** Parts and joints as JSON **
————

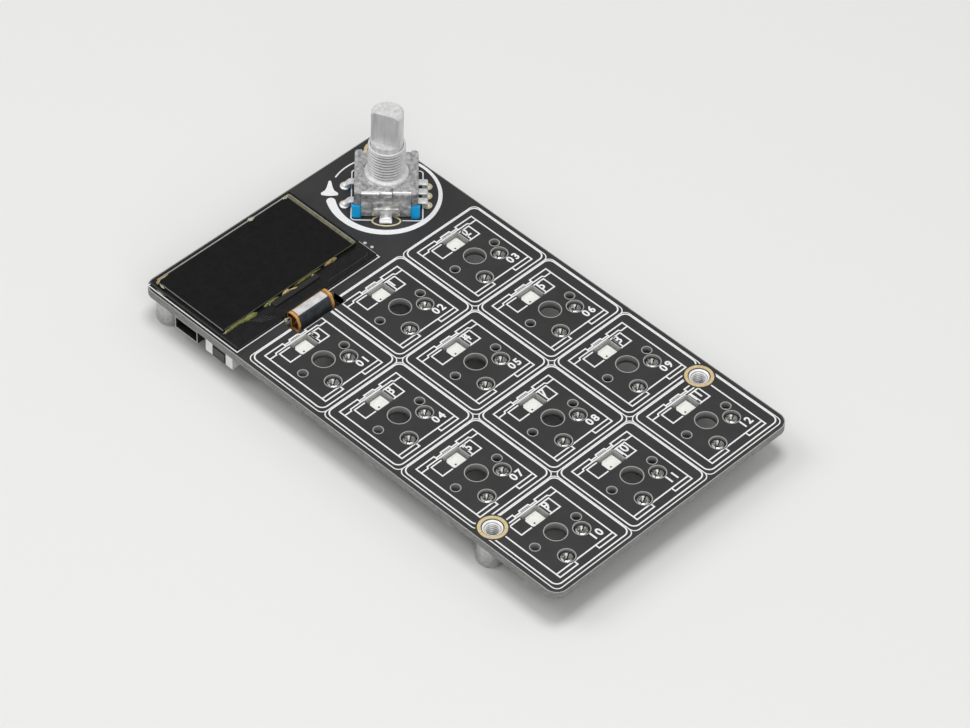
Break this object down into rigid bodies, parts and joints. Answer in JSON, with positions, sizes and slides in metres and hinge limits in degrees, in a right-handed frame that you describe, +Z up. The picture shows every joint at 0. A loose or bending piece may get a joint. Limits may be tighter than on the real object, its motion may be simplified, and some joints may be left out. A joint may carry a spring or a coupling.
{
  "type": "macro keypad board",
  "caption": "Bare macro keypad board with hot-swap key switch seats, a small glass display and a push-and-turn rotary encoder, standing on threaded standoffs.",
  "frame": {"origin": "on the ground under the middle of the board", "axes": "+X to the user's right, +Y from the front row of keys towards the display, +Z up"},
  "size_m": [0.0594, 0.1036, 0.0286],
  "materials": {
    "solder_mask": "satin black solder mask",
    "nickel_steel": "nickel plated",
    "tin_contact": "tin plated",
    "foam_tape": "matt",
    "display_glass": "clear glass over a dark panel",
    "polarizer_film": "smooth film",
    "silicon": "bare chip",
    "flex_film": "amber film",
    "blue_plastic": "moulded",
    "frame_steel": "tin plated sheet",
    "diecast_metal": "die-cast zinc",
    "rotor_plastic": "moulded",
    "shaft_metal": "turned",
    "black_plastic": "moulded",
    "button_plastic": "moulded",
    "chip_resin": "moulded",
    "crystal_metal": "lidded can",
    "ceramic": "fired",
    "socket_plastic": "moulded",
    "light_plastic": "moulded"
  },
  "bodies": {
    "board": {"circuit_board": "solder_mask", "standoffs": "nickel_steel", "key_socket_01": "socket_plastic", "key_socket_02": "socket_plastic", "key_socket_03": "socket_plastic", "key_socket_04": "socket_plastic", "key_socket_05": "socket_plastic", "key_socket_06": "socket_plastic", "key_socket_07": "socket_plastic", "key_socket_08": "socket_plastic", "key_socket_09": "socket_plastic", "key_socket_10": "socket_plastic", "key_socket_11": "socket_plastic", "key_socket_12": "socket_plastic", "socket_contacts": "tin_contact", "key_light_01": "light_plastic", "key_light_02": "light_plastic", "key_light_03": "light_plastic", "key_light_04": "light_plastic", "key_light_05": "light_plastic", "key_light_06": "light_plastic", "key_light_07": "light_plastic", "key_light_08": "light_plastic", "key_light_09": "light_plastic", "key_light_10": "light_plastic", "key_light_11": "light_plastic", "key_light_12": "light_plastic", "light_leads": "tin_contact", "display_tape": "foam_tape", "display_lower_glass": "display_glass", "display_upper_glass": "display_glass", "display_polarizer": "polarizer_film", "display_driver_chip": "silicon", "display_flex": "flex_film", "encoder_base": "blue_plastic", "encoder_frame": "frame_steel", "encoder_bushing": "diecast_metal", "encoder_terminals": "tin_contact", "push_dome": "frame_steel", "reset_body": "black_plastic", "reset_cover": "frame_steel", "cable_socket_housing": "black_plastic", "cable_socket_pins": "tin_contact", "usb_shell": "frame_steel", "usb_tongue": "black_plastic", "speaker": "black_plastic", "processor_chip": "chip_resin", "memory_chip": "chip_resin", "crystal": "crystal_metal", "regulator_chip": "chip_resin", "amplifier_chip": "chip_resin", "passives": "ceramic"},
    "rotor": {"encoder_rotor": "rotor_plastic"},
    "shaft": {"encoder_shaft": "shaft_metal", "encoder_clip": "frame_steel"},
    "plunger": {"push_plunger": "rotor_plastic"},
    "reset_button": {"reset_button": "button_plastic"}
  },
  "joints": [
    {"name": "encoder_turn", "type": "hinge", "parent": "board", "child": "rotor", "pos_m": [0.0186, 0.03835, 0.0106], "axis": [0, 0, 1], "continuous": true},
    {"name": "encoder_push", "type": "slide", "parent": "rotor", "child": "shaft", "axis": [0, 0, -1], "range_m": [0, 0.0005], "stiffness_N_per_m": 2000, "springref_m": -0.0012},
    {"name": "plunger_press", "type": "slide", "parent": "board", "child": "plunger", "axis": [0, 0, -1], "range_m": [0, 0.0005], "deforming": ["push_dome"]},
    {"name": "reset_press", "type": "slide", "parent": "board", "child": "reset_button", "axis": [1, 0, 0], "range_m": [0, 0.00025], "stiffness_N_per_m": 4000, "springref_m": -0.0003}
  ],
  "couplings": [
    {"joint": "plunger_press", "follows": "encoder_push", "ratio": 1}
  ]
}
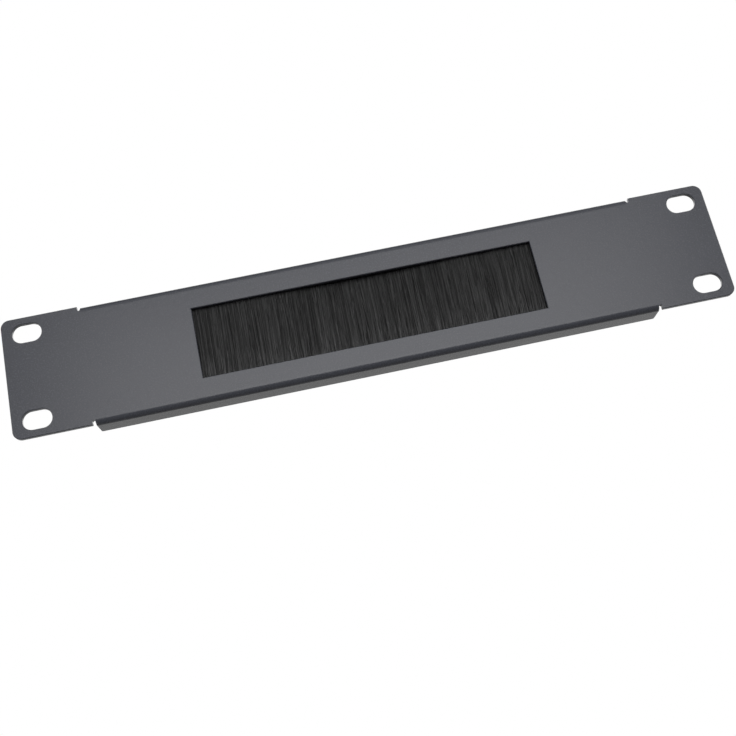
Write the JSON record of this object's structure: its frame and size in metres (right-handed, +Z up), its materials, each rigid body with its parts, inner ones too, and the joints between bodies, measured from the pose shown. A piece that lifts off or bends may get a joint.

————

** Request **
Extract the complete listing verbatim.

** Output for this task **
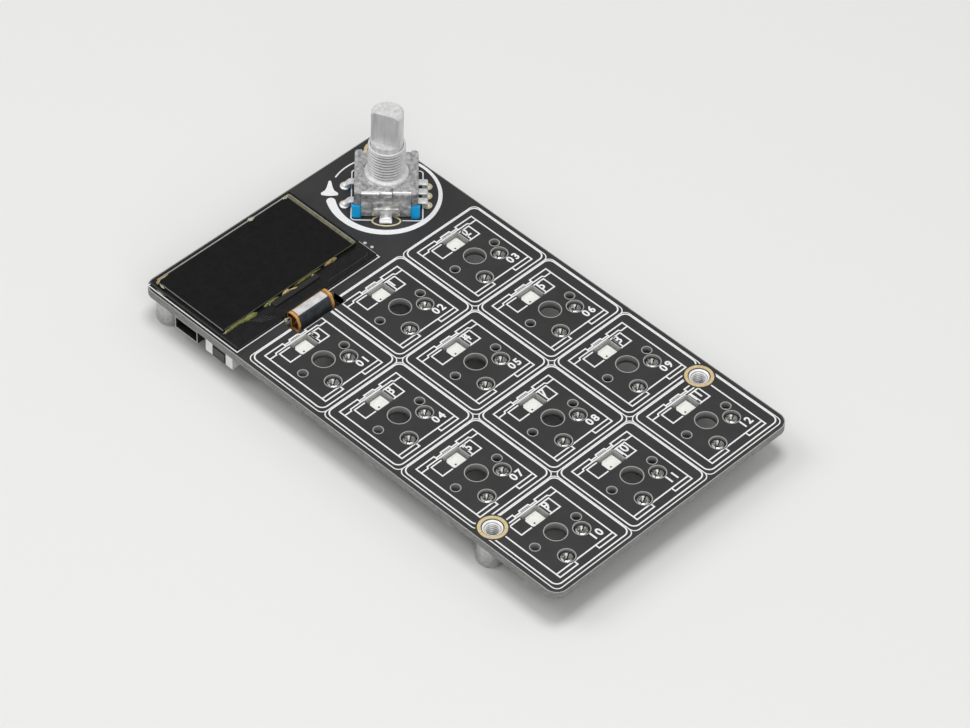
Break this object down into rigid bodies, parts and joints. Answer in JSON, with positions, sizes and slides in metres and hinge limits in degrees, in a right-handed frame that you describe, +Z up. The picture shows every joint at 0. A loose or bending piece may get a joint. Limits may be tighter than on the real object, its motion may be simplified, and some joints may be left out. A joint may carry a spring or a coupling.
{
  "type": "macro keypad board",
  "caption": "Bare macro keypad board with hot-swap key switch seats, a small glass display and a push-and-turn rotary encoder, standing on threaded standoffs.",
  "frame": {"origin": "on the ground under the middle of the board", "axes": "+X to the user's right, +Y from the front row of keys towards the display, +Z up"},
  "size_m": [0.0594, 0.1036, 0.0286],
  "materials": {
    "solder_mask": "satin black solder mask",
    "nickel_steel": "nickel plated",
    "tin_contact": "tin plated",
    "foam_tape": "matt",
    "display_glass": "clear glass over a dark panel",
    "polarizer_film": "smooth film",
    "silicon": "bare chip",
    "flex_film": "amber film",
    "blue_plastic": "moulded",
    "frame_steel": "tin plated sheet",
    "diecast_metal": "die-cast zinc",
    "rotor_plastic": "moulded",
    "shaft_metal": "turned",
    "black_plastic": "moulded",
    "button_plastic": "moulded",
    "chip_resin": "moulded",
    "crystal_metal": "lidded can",
    "ceramic": "fired",
    "socket_plastic": "moulded",
    "light_plastic": "moulded"
  },
  "bodies": {
    "board": {"circuit_board": "solder_mask", "standoffs": "nickel_steel", "key_socket_01": "socket_plastic", "key_socket_02": "socket_plastic", "key_socket_03": "socket_plastic", "key_socket_04": "socket_plastic", "key_socket_05": "socket_plastic", "key_socket_06": "socket_plastic", "key_socket_07": "socket_plastic", "key_socket_08": "socket_plastic", "key_socket_09": "socket_plastic", "key_socket_10": "socket_plastic", "key_socket_11": "socket_plastic", "key_socket_12": "socket_plastic", "socket_contacts": "tin_contact", "key_light_01": "light_plastic", "key_light_02": "light_plastic", "key_light_03": "light_plastic", "key_light_04": "light_plastic", "key_light_05": "light_plastic", "key_light_06": "light_plastic", "key_light_07": "light_plastic", "key_light_08": "light_plastic", "key_light_09": "light_plastic", "key_light_10": "light_plastic", "key_light_11": "light_plastic", "key_light_12": "light_plastic", "light_leads": "tin_contact", "display_tape": "foam_tape", "display_lower_glass": "display_glass", "display_upper_glass": "display_glass", "display_polarizer": "polarizer_film", "display_driver_chip": "silicon", "display_flex": "flex_film", "encoder_base": "blue_plastic", "encoder_frame": "frame_steel", "encoder_bushing": "diecast_metal", "encoder_terminals": "tin_contact", "push_dome": "frame_steel", "reset_body": "black_plastic", "reset_cover": "frame_steel", "cable_socket_housing": "black_plastic", "cable_socket_pins": "tin_contact", "usb_shell": "frame_steel", "usb_tongue": "black_plastic", "speaker": "black_plastic", "processor_chip": "chip_resin", "memory_chip": "chip_resin", "crystal": "crystal_metal", "regulator_chip": "chip_resin", "amplifier_chip": "chip_resin", "passives": "ceramic"},
    "rotor": {"encoder_rotor": "rotor_plastic"},
    "shaft": {"encoder_shaft": "shaft_metal", "encoder_clip": "frame_steel"},
    "plunger": {"push_plunger": "rotor_plastic"},
    "reset_button": {"reset_button": "button_plastic"}
  },
  "joints": [
    {"name": "encoder_turn", "type": "hinge", "parent": "board", "child": "rotor", "pos_m": [0.0186, 0.03835, 0.0106], "axis": [0, 0, 1], "continuous": true},
    {"name": "encoder_push", "type": "slide", "parent": "rotor", "child": "shaft", "axis": [0, 0, -1], "range_m": [0, 0.0005], "stiffness_N_per_m": 2000, "springref_m": -0.0012},
    {"name": "plunger_press", "type": "slide", "parent": "board", "child": "plunger", "axis": [0, 0, -1], "range_m": [0, 0.0005], "deforming": ["push_dome"]},
    {"name": "reset_press", "type": "slide", "parent": "board", "child": "reset_button", "axis": [1, 0, 0], "range_m": [0, 0.00025], "stiffness_N_per_m": 4000, "springref_m": -0.0003}
  ],
  "couplings": [
    {"joint": "plunger_press", "follows": "encoder_push", "ratio": 1}
  ]
}
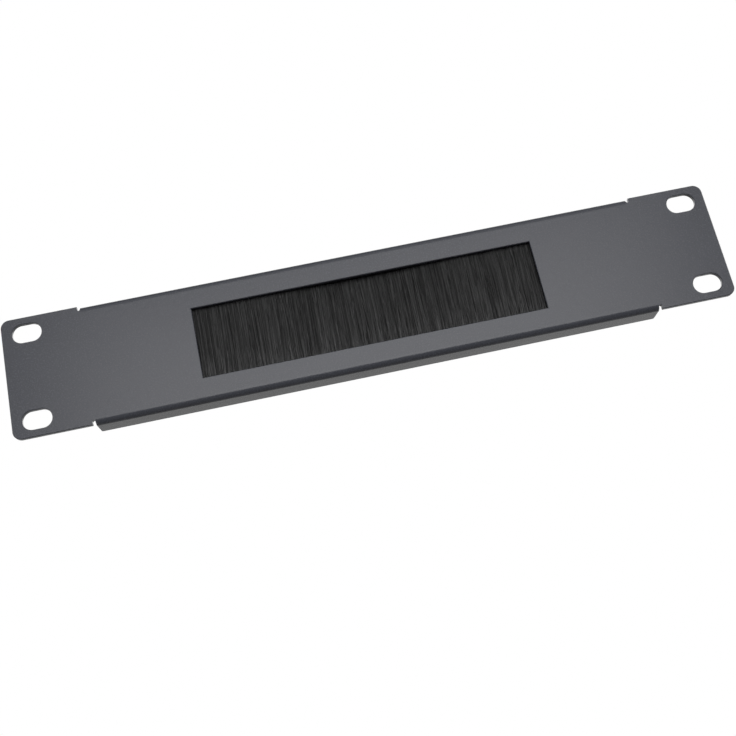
Write the JSON record of this object's structure: its frame and size in metres (right-handed, +Z up), its materials, each rigid body with its parts, inner ones too, and the joints between bodies, measured from the pose shown. A piece that lifts off or bends may get a joint.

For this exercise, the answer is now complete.